# The Geometry/Topology Group

**The members of the Geometry/Topology group pursue matters concerning the structures and properties of space in a general and abstract form.**

The means being used are called (co)homology and homotopy. Symmetries of spaces form a structure called a Lie group named after Norwegian mathematician Sophus Lie. Manifolds are an important class of such spaces and can be thought of as higher dimensional surfaces. Many important problems in physics and enigneering sciences lead to differential equations residing in such spaces. The number of solutions of these equations depends on the topological and geometrical structure of the space. This is called index theory which was the theme for the Abel prize awarded in 2004. The classification of 3-dimensional manifolds is connected with the Poincar? conjecture recently solved by Russian matematician Perelman, earning him the Fields medal in 2006. Differentiable structures on manifolds were studied by J. Milnor who in 2011 received the Abel prize for his contributions in this area.
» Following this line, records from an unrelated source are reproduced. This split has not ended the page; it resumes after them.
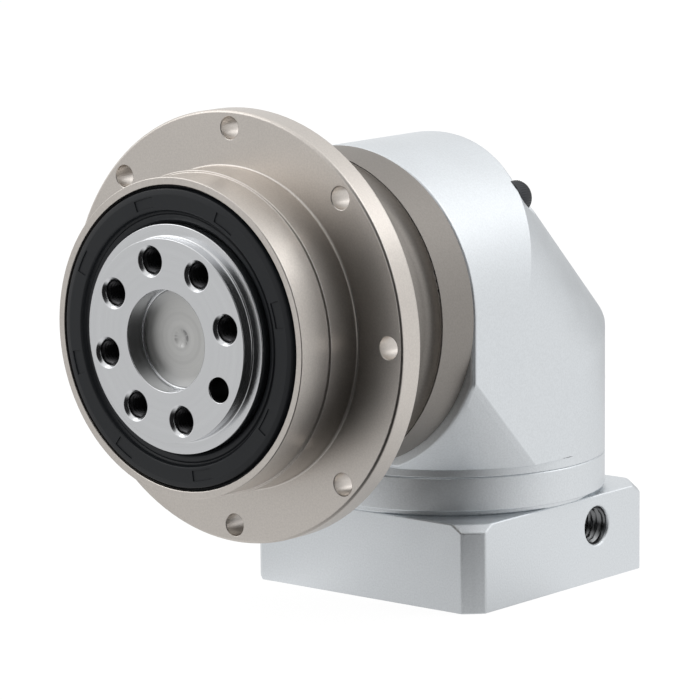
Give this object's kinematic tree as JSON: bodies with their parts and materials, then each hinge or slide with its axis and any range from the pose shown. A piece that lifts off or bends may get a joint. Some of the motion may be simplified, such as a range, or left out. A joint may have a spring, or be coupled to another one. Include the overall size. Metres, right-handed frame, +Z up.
{
  "type": "right-angle planetary gearbox",
  "caption": "Right-angle planetary gearbox with a rotating output flange, a round mounting flange and a square motor plate.",
  "frame": {"origin": "centre of the motor pilot at the motor plate's lower face", "axes": "+Z up along the input axis; the output axis is parallel to Y and the output face looks along -Y; +X is the side of the plate with the access hole"},
  "size_m": [0.086, 0.1208, 0.1042],
  "materials": {
    "ground_steel": "fine turned",
    "nickel_housing": "satin nickel",
    "blasted_aluminium": "fine blasted",
    "seal_rubber": "satin",
    "black_oxide": "black oxide",
    "plug_steel": "grey blasted",
    "bearing_steel": "polished",
    "gear_steel": "ground",
    "bush_bronze": "plain"
  },
  "bodies": {
    "housing": {"output_housing": "nickel_housing", "output_seal": "seal_rubber", "front_bearing_outer_ring": "bearing_steel", "front_retaining_ring": "black_oxide", "rear_bearing_outer_ring": "bearing_steel", "angle_housing": "blasted_aluminium", "housing_screws": "black_oxide", "screw_washers": "bearing_steel", "bevel_bearing_outer_ring": "bearing_steel", "input_bearing_outer_ring": "bearing_steel", "input_ring": "blasted_aluminium", "input_seal": "seal_rubber", "motor_plate": "blasted_aluminium", "plate_screws": "black_oxide"},
    "output": {"output_carrier": "ground_steel", "end_plug": "plug_steel", "planet_pins": "bearing_steel", "front_bearing_inner_ring": "bearing_steel", "rear_bearing_inner_ring": "bearing_steel"},
    "planet_1": {"planet_gear_1": "gear_steel", "planet_bush_1": "bush_bronze"},
    "planet_2": {"planet_gear_2": "gear_steel", "planet_bush_2": "bush_bronze"},
    "planet_3": {"planet_gear_3": "gear_steel", "planet_bush_3": "bush_bronze"},
    "sun": {"sun_shaft": "gear_steel", "bevel_gear": "gear_steel", "gear_key": "gear_steel", "gear_nut": "gear_steel", "bevel_bearing_inner_ring": "bearing_steel"},
    "input": {"input_shaft": "gear_steel", "bevel_pinion": "gear_steel", "pinion_key": "gear_steel", "pinion_nut": "gear_steel", "input_bearing_inner_ring": "bearing_steel", "clamp_screw": "black_oxide"},
    "front_rollers": {"front_bearing_rollers": "bearing_steel"},
    "rear_rollers": {"rear_bearing_rollers": "bearing_steel"},
    "bevel_rollers": {"bevel_bearing_rollers": "bearing_steel"},
    "input_rollers": {"input_bearing_rollers": "bearing_steel"}
  },
  "joints": [
    {"name": "output_spin", "type": "hinge", "parent": "housing", "child": "output", "pos_m": [0, 0, 0.06117], "axis": [0, -1, 0], "continuous": true},
    {"name": "planet_1_spin", "type": "hinge", "parent": "output", "child": "planet_1", "pos_m": [0, -0.0523, 0.07737], "axis": [0, -1, 0], "continuous": true},
    {"name": "planet_2_spin", "type": "hinge", "parent": "output", "child": "planet_2", "pos_m": [-0.01403, -0.0523, 0.05307], "axis": [0, -1, 0], "continuous": true},
    {"name": "planet_3_spin", "type": "hinge", "parent": "output", "child": "planet_3", "pos_m": [0.01403, -0.0523, 0.05307], "axis": [0, -1, 0], "continuous": true},
    {"name": "sun_spin", "type": "hinge", "parent": "housing", "child": "sun", "pos_m": [0, 0, 0.06117], "axis": [0, -1, 0], "continuous": true},
    {"name": "input_spin", "type": "hinge", "parent": "housing", "child": "input", "pos_m": [0, 0, 0], "axis": [0, 0, 1], "continuous": true},
    {"name": "front_rollers_spin", "type": "hinge", "parent": "housing", "child": "front_rollers", "pos_m": [0, 0, 0.06117], "axis": [0, -1, 0], "continuous": true},
    {"name": "rear_rollers_spin", "type": "hinge", "parent": "housing", "child": "rear_rollers", "pos_m": [0, 0, 0.06117], "axis": [0, -1, 0], "continuous": true},
    {"name": "bevel_rollers_spin", "type": "hinge", "parent": "housing", "child": "bevel_rollers", "pos_m": [0, 0, 0.06117], "axis": [0, -1, 0], "continuous": true},
    {"name": "input_rollers_spin", "type": "hinge", "parent": "housing", "child": "input_rollers", "pos_m": [0, 0, 0], "axis": [0, 0, 1], "continuous": true}
  ],
  "couplings": [
    {"joint": "planet_1_spin", "follows": "output_spin", "ratio": -3},
    {"joint": "planet_2_spin", "follows": "output_spin", "ratio": -3},
    {"joint": "planet_3_spin", "follows": "output_spin", "ratio": -3},
    {"joint": "sun_spin", "follows": "output_spin", "ratio": 4},
    {"joint": "input_spin", "follows": "output_spin", "ratio": 4},
    {"joint": "front_rollers_spin", "follows": "output_spin", "ratio": 0.46621},
    {"joint": "rear_rollers_spin", "follows": "output_spin", "ratio": 0.44871},
    {"joint": "bevel_rollers_spin", "follows": "output_spin", "ratio": 1.462},
    {"joint": "input_rollers_spin", "follows": "output_spin", "ratio": 1.5655}
  ]
}
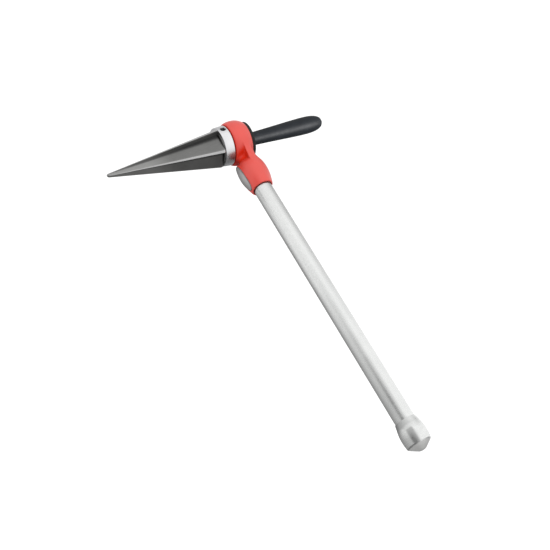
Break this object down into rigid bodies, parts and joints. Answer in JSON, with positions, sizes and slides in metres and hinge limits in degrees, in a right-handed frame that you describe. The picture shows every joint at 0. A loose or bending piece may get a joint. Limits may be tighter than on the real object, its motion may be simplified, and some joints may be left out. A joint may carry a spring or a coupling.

The Geometry/Topology group conducts research within the areas of analysis on loop spaces, algebraic topology, dynamical and complex systems, Lie theory and many-body problems, algebraic geometry and topological measures, topology and data. Specific examples include the construction of elliptic cohomology, use of higher order categories in topology and hyperstructures, integrability of many-body problems, moduli spaces and topological measures, and genomic data.